Einer von uns, einer der erfahrensten zudem, Duncan Lougee mit seinem Varne Folkeboot ‚Minke‘, beide erfolgreiche Jester Azores Challenge Teilnehmer2021, Duncan für seine hervorragende Seemannschaft hoch dekoriert, ‚was lost at see‚. Der erste menschliche Verlust in der Geschichte der Jester Challenges. Sein Boot wurde gefunden, er bleibt verschwunden. Das zeigt uns, das jede Segelreise, auch eine so kurze und scheinbar harmlose, wie die nach Baltimore bei sehr schwachen Winden, stets Gefahren birgt und ernst genommen werden muss.
Für mich aber begann ein paar Tage später die Rückreise, mit Abstechern nach Cork, Dublin, Isle of Man, Pwllheli, Milford Haven, Newlyn, Helford River, Portland Harbour, Pool Harbour, Solent über Ijmuidennach Hause. Was für ein Abenteuer. 2200 Seemeilen. Und zugleich doch nur die Vorbereitung für die Jester Azores Challenge 2024. Den größten Teil der Strecke gesteuert von Peter, der nimmermüden Pacific light. Auffällig: jeder einzelne der 43 Teilnehmer hatte eine Windfahnen-Selbststeueranlage. Ohne Ausnahme. Ganz im Gegensatz zum heutigen Trend, sich alleine auf einen elektrischen Autopiloten zu verlassen. Die sehr erfahrenen Teilnehmer wissen sicher, warum. Ich hatte in den vorausgegangenen Jahren trotz eher sparsamer Benutzung jedenfalls insgesamt 5 Pinnenpiloten verschlissen.
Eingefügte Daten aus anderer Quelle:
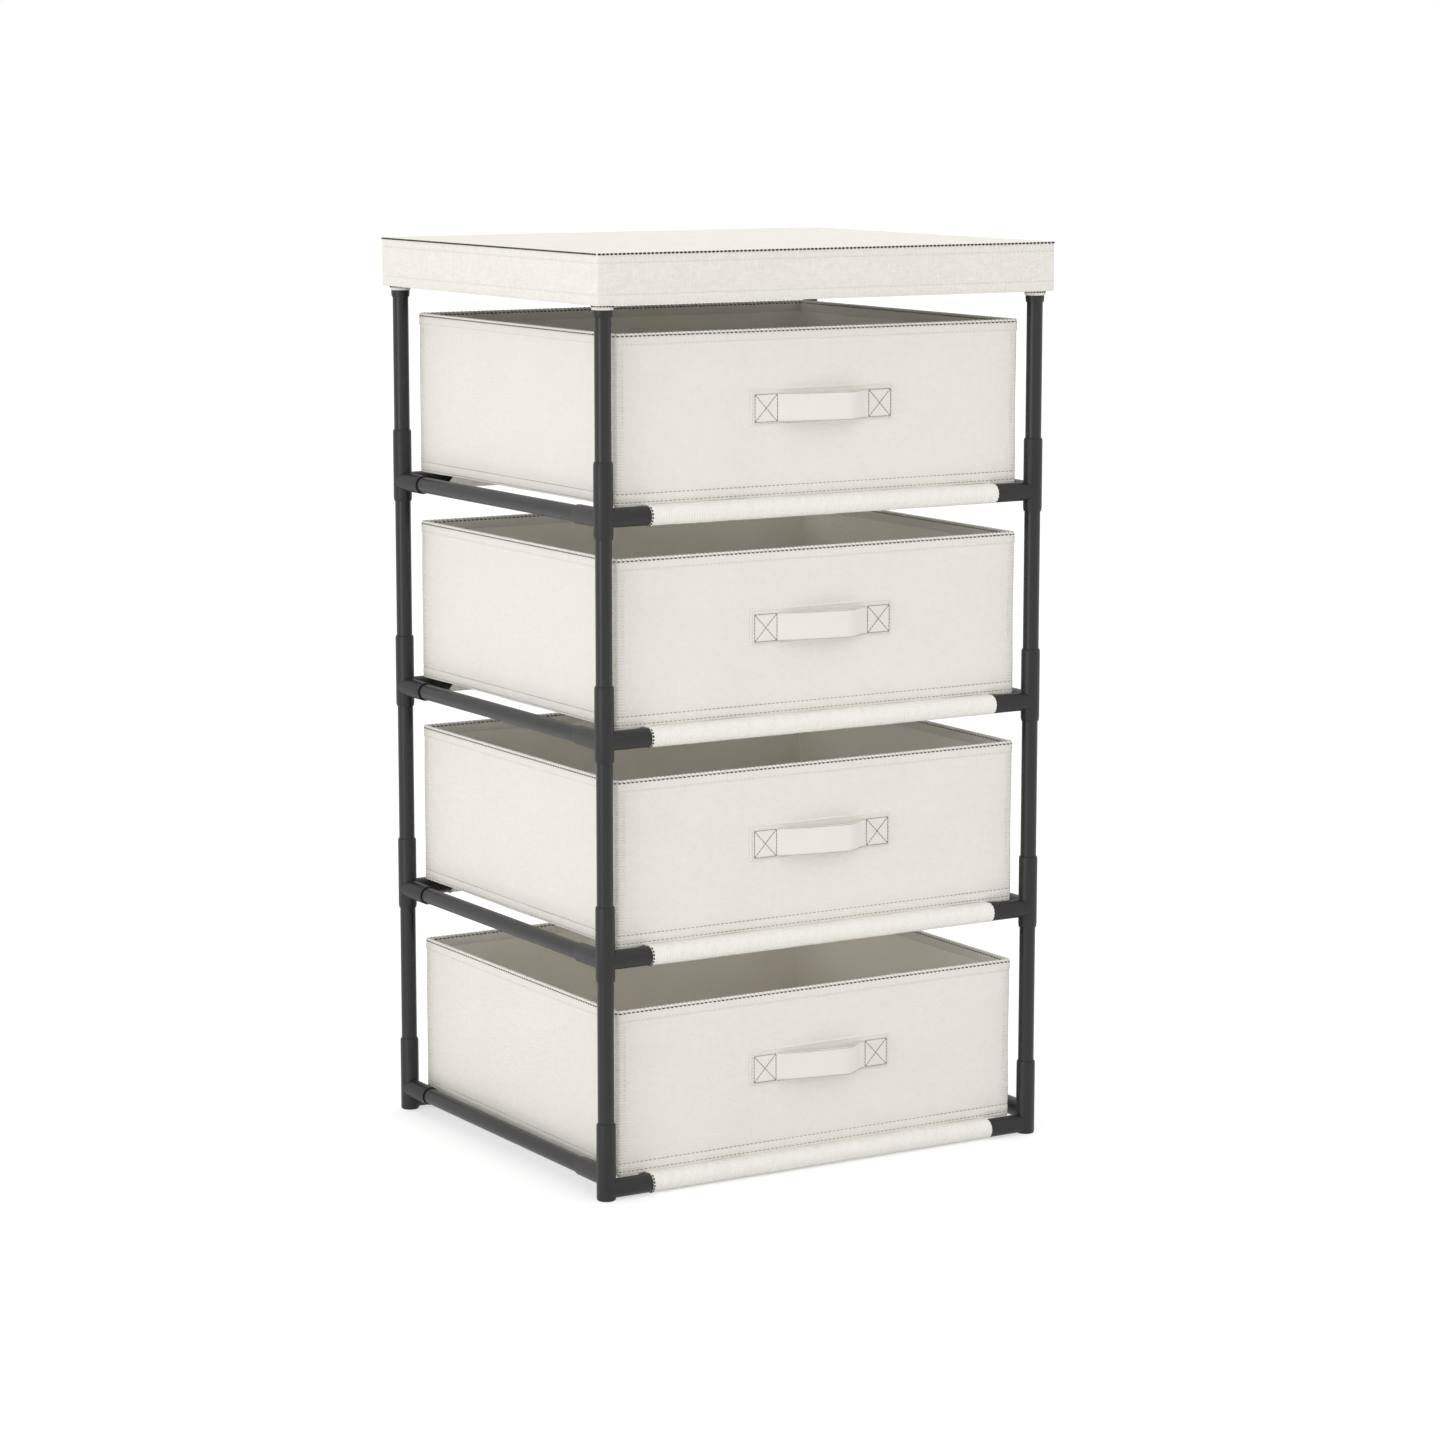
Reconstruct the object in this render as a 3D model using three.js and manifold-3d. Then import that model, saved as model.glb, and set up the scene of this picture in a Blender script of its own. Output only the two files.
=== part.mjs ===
// A free-standing storage shelf. Steel tubes push into plastic corner connectors to make the frame.
// Each level has a cloth shelf, sewn round the front and back rails, and an open fabric bin on it.
// A boxed fabric cover over a flat board closes the top.
// Millimetres, +Z up. The front faces -Y, and the origin is on the floor under the middle.
import * as THREE from "three";
import { mergeVertices } from "three/addons/utils/BufferGeometryUtils.js";
import Module from "manifold-3d";

const wasm = await Module();
wasm.setup();

// Frame: places of the uprights and of the shelf levels.
const postSpacingX = 493; // between the axes of the left and right uprights
const postSpacingY = 415; // between the axes of the front and back uprights
const shelfPitch = 212; // from one level's rails to the next
const shelfCount = 4;

// Tubes.
const tubeRadius = 8;
const tubeWall = 1;
const fitGap = 0.3; // clearance wherever two pieces touch or push together

// Connectors.
const socketWall = 1.1; // plastic round a tube
const armReach = 47; // from an upright's axis to the mouth of a rail socket
const stopWall = 5; // plastic between an upright's bore and the end of a rail
const webThickness = 8; // plastic between the upright below and the upright above
const sleeveAbove = 53; // from the rail axis up to the sleeve's top edge
const sleeveBelow = 20; // from the rail axis down to the sleeve's bottom edge
const mouthTaper = 3.5; // height over which the sleeve's bottom edge thins out
const mouthWall = 0.35; // what is left of the wall at that edge
const floorGap = 1.2; // under the lowest rail sockets
const footDrop = 12.4; // how far a foot's front or back rail lies below its side rail
const footRounding = 2;
const topGrip = 20; // depth of the sockets that take the tops of the uprights
const topSleeve = 46.5; // from the top rails' axis down to the sleeve's bottom edge

// Shelf cloth.
const clothThickness = 1.4;
const loopSeam = 26; // from the rail axis to the seam that closes the loop round the rail

// Bins.
const binHeight = 160;
const binSideGap = 6.6; // from a bin's side to the connector sleeves
const binFrontInset = 6; // from the front rail's axis to the bin's front
const binBackInset = 8; // from the back rail's axis to the bin's back
const binWall = 3; // lining, stiffener board and outer fabric
const binFloor = 4;
const binCorner = 5; // outer radius of the upright corners
const bindingHeight = 9;
const bindingProud = 0.6; // how far the rim's binding stands out from the wall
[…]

Die Azoren Challenge 2024 ist eine andere Geschichte. Zu lang, sie hier auch zu erzählen, nur soviel: 15 Teilnehmer, alle erfolgreich angekommen, wenn auch (zumindest bei mir) nicht ohne Rückschläge, trotzdem oder gerade deswegen ein tolles, bleibendes Erlebnis. Und diese 15 halten heute wie Pech und Schwefel zusammen. Wir werden uns im Februar 2026 in England treffen, Erfahrungen austauschen. Einige von uns stecken schon in den Vorbereitungen zur Jester Challenge 2026 nach Newport/Rhode Island, über den kalten Nordatlantik, gegen die vorherrschenden Winde und Meereströmungen, mit kleinen, bescheidenen Booten. Für mich eine Nummer zu groß, zu fordernd. Vielleicht bin ich auch dafür zu alt oder zu bequem geworden.